There is often not enough tower space to accommodate a separate antenna for each repeater at crowded equipment sites. In same-band repeaters at engineered, shared equipment sites, repeaters can be connected to shared antenna systems. These are common in trunked systems, where up to 29 repeaters for a single trunked system may be located at the same site. (Some architectures such as iDEN sites may have more than 29 repeaters.)
In a shared system, a receive antenna is usually located at the top of the antenna tower. Putting the receive antenna at the top helps to capture weaker received signals than if the receive antenna were lower of the two. By splitting the received signal from the antenna, many receivers can work satisfactorily from a single antenna. Devices called receiver multicouplers split the signal from the antenna into many receiver connections. The multicoupler amplifies the signals reaching the antenna, then feeds them to several receivers, attempting to make up for losses in the power dividers (or splitters). These operate similarly to a cable TV splitter but must be built to higher quality standards so they work in environments where strong interfering signals are present.
On the transmitter side, a second transmit antenna is installed somewhere below the receive antenna. There is an electrical relationship defined by the distance between transmit and receive antennas. A desirable null exists if the transmit antenna is located exactly below the receive antenna beyond a minimum distance. Almost the same isolation as a low-grade duplexer (about −60 decibels) can be accomplished by installing the transmit antenna below, and along the centerline of, the receive antenna. Several transmitters can be connected to the same antenna using filters called combiners. Transmitters usually have directional devices installed along with the filters that block any reflected power in the event the antenna malfunctions. The antenna must have a power rating that will handle the sum of energy of all connected transmitters at the same time.
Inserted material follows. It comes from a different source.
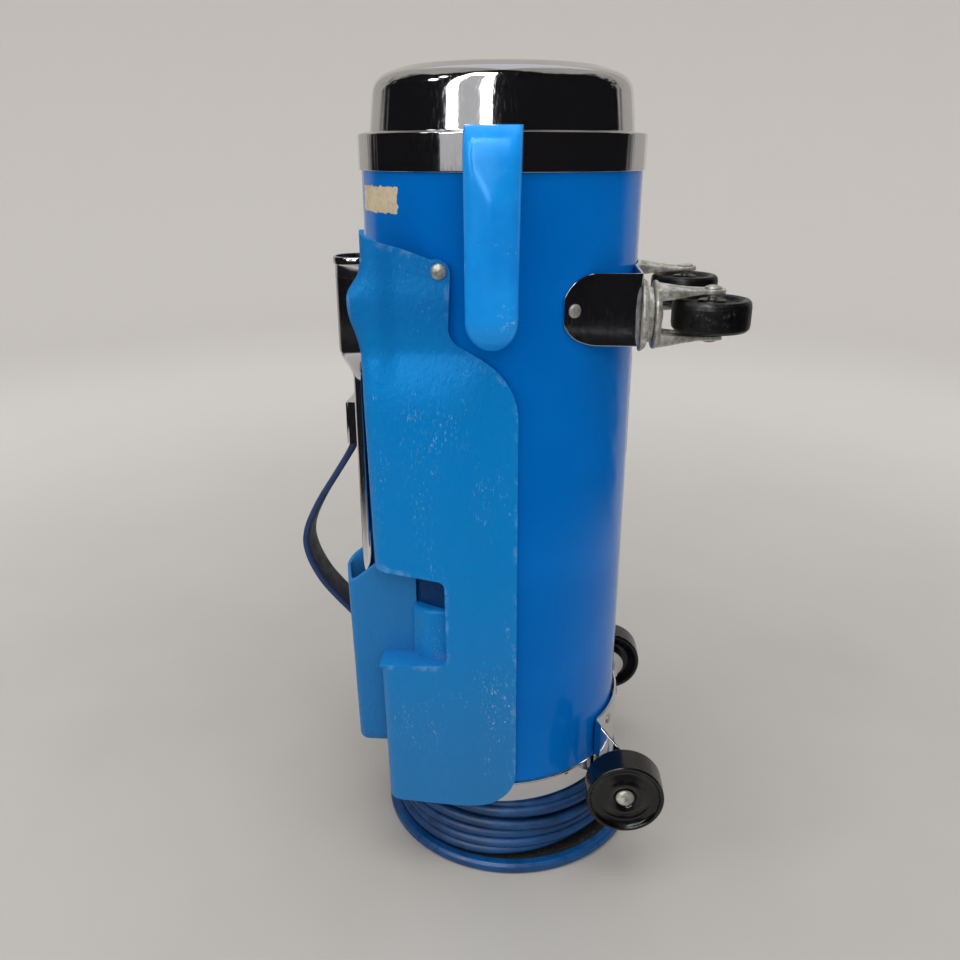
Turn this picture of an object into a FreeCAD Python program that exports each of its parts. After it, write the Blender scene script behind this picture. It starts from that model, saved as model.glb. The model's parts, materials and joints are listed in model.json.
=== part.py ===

Transmitter combining systems are lossy. As a rule of thumb, each leg of the combiner has a 50% (3 decibel) power loss. If two transmitters are connected to a single antenna through a combiner, half of their power will reach the combiner output. (This assumes everything is working properly.) If four transmitters are coupled to one antenna, a quarter of each transmitter's power will reach the output of the combining circuit. Part of this loss can be made up with increased antenna gain. Fifty watts of transmitter power to the antenna will make a received signal strength at a distant mobile radio that is almost identical to 100 watts.
In trunked systems with many channels, a site design may include several transmit antennas to reduce combining network losses. For example, a six-channel trunked system may have two transmit antennas with three transmitters connected to each of the two transmit antennas. Because small variations affect every antenna, each antenna will have a slightly different directional pattern. Each antenna will interact with the tower and other nearby antennas differently. If one were to measure received signal levels, this would cause a variation among channels on a single trunked system. Variations in signal strength among channels on one trunked system can also be caused by:
- failed parts in the combiner
- characteristics of the design
- loose connectors
- bad cables
- mistuned filters
- incorrectly installed components.
Cross-band repeaters are sometimes a part of government trunked radio systems. If one community is on a trunked system and the neighboring community is on a conventional system, a talk group or agency-fleet-subfleet may be designated to communicate with the other community. In an example where the community is on 153.755 MHz, transmitting on the trunked system talk group would repeat on 153.755 MHz. Signals received by a base station on 153.755 MHz would go over the trunked system on an assigned talk group.
In conventional government systems, cross band repeaters are sometimes used to connect two agencies who use radio systems on different bands. For example, a fire department in Colorado was on a 46 MHz channel while a police department was on a 154 MHz channel, they built a cross-band repeater to allow communication between the two agencies.
If one of the systems is simplex, the repeater must have logic preventing transmitter keying in both directions at the same time. Voting comparators with a transmitter keying matrix are sometimes used to connect incompatible base stations.
In looking at records of old systems, examples of cross-band commercial systems were found in every U.S. radio service where regulations allowed them. In California, specific systems using cross-band repeaters have existed at least since the 1960s. Historic examples of cross-band systems include:
- Solano County Fire, (former Fire Radio Service): 46.240 input; 154.340 output. This system was dismantled in the 1980s and is now a same-band repeater.
- Mid-Valley Fire District, Fresno, (former Fire Radio Service): 46.140 input; 154.445 output. This system was dismantled in the 1980s and is now a same-band repeater.
- Santa Clara County Department of Parks and Recreation, (former Forestry Conservation Radio Service): 44.840 MHz input; 151.445 MHz output. This system was dismantled in the 1980s and is now a same-band repeater.
- State of California, Governor's Office of Emergency Services, Fire, (former Fire Radio Service): 33.980 MHz input; 154.160 MHz output.
In commercial systems, manufacturers stopped making cross band mobile radio equipment with acceptable specifications for public safety systems in the early 1980s. At the time, some systems were dismantled because new radio equipment was not available. Sporadic E ionospheric ducting can make the 46 MHz and below frequencies unworkable in summer.